Tuesday, January 31, 2006

Playground of Death


When I decided to take the job as nanny for my friend in Switzerland, I had no doubts if I could do the job or not. I had several nieces and nephews who I’d taken care of, knew how to change a dirty diaper and worked as a camp counselor. I had my Masters in Business, worked for some of the toughest bosses around and pulled a pirogue through my daddy’s crawfish ponds at the crack of dawn. None of this, I soon realized, prepared me to take care of Lea.

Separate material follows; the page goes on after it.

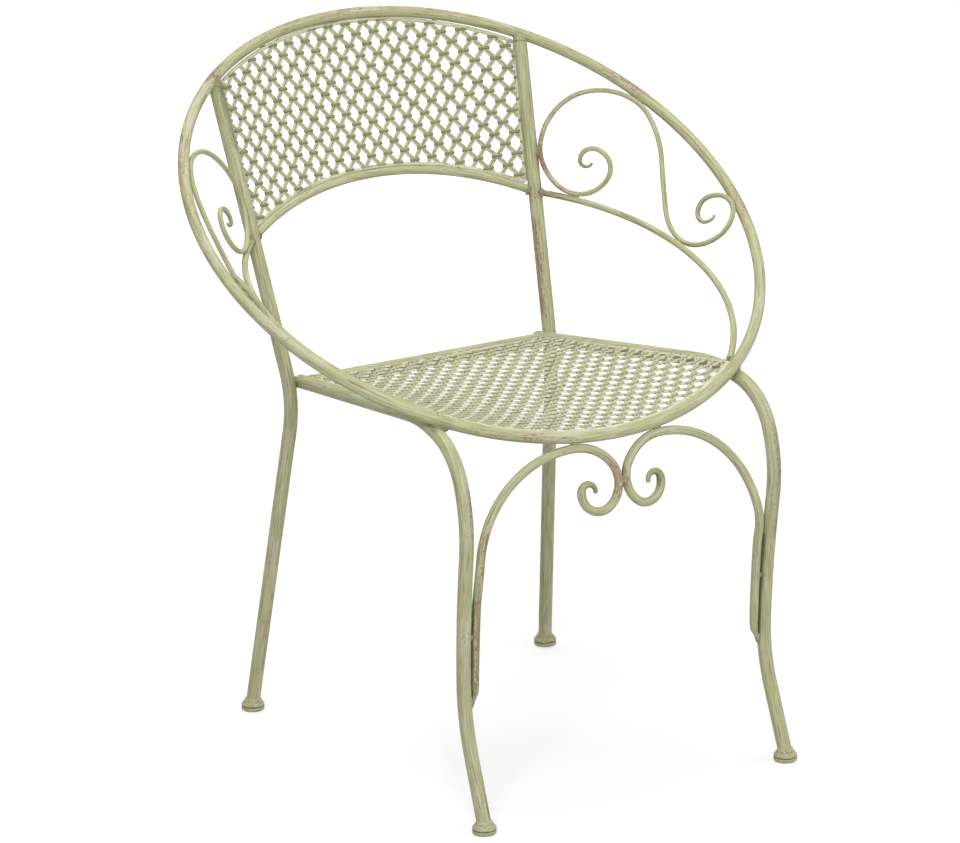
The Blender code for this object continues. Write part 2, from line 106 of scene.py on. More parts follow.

My first indication that this job was going to be more difficult than I’d expected was on the day of my arrival. I had met Lea twice before. Once, a few months after she’d been born and again, this past summer when she was still crawling. This time when I met her, she ran past me to her mom. She had a small bump on her head, which her mom, Heather, said had happened that morning at the playground, while Lea was riding a giant, wooden rooster. I wondered how Heather could have let that happen. I thought that if I had gone with her, I would have wrapped the rooster with a blanket. I learned about twenty minutes later that there is more to a play ground than wrapping things in blankets.

When we got the park that afternoon, I saw the rooster that Lea had bumped her head on. Because of its shape, I decided that if I were to wrap a blanket around it that I should probably use some gray tape just to ensure that it stayed on.

Lea didn’t ride the rooster on this visit. Instead she went straight to the slide, which Heather had said she’d gone down by herself earlier that morning. I stood at the bottom of the slide while her father, Seb, brought her to the top.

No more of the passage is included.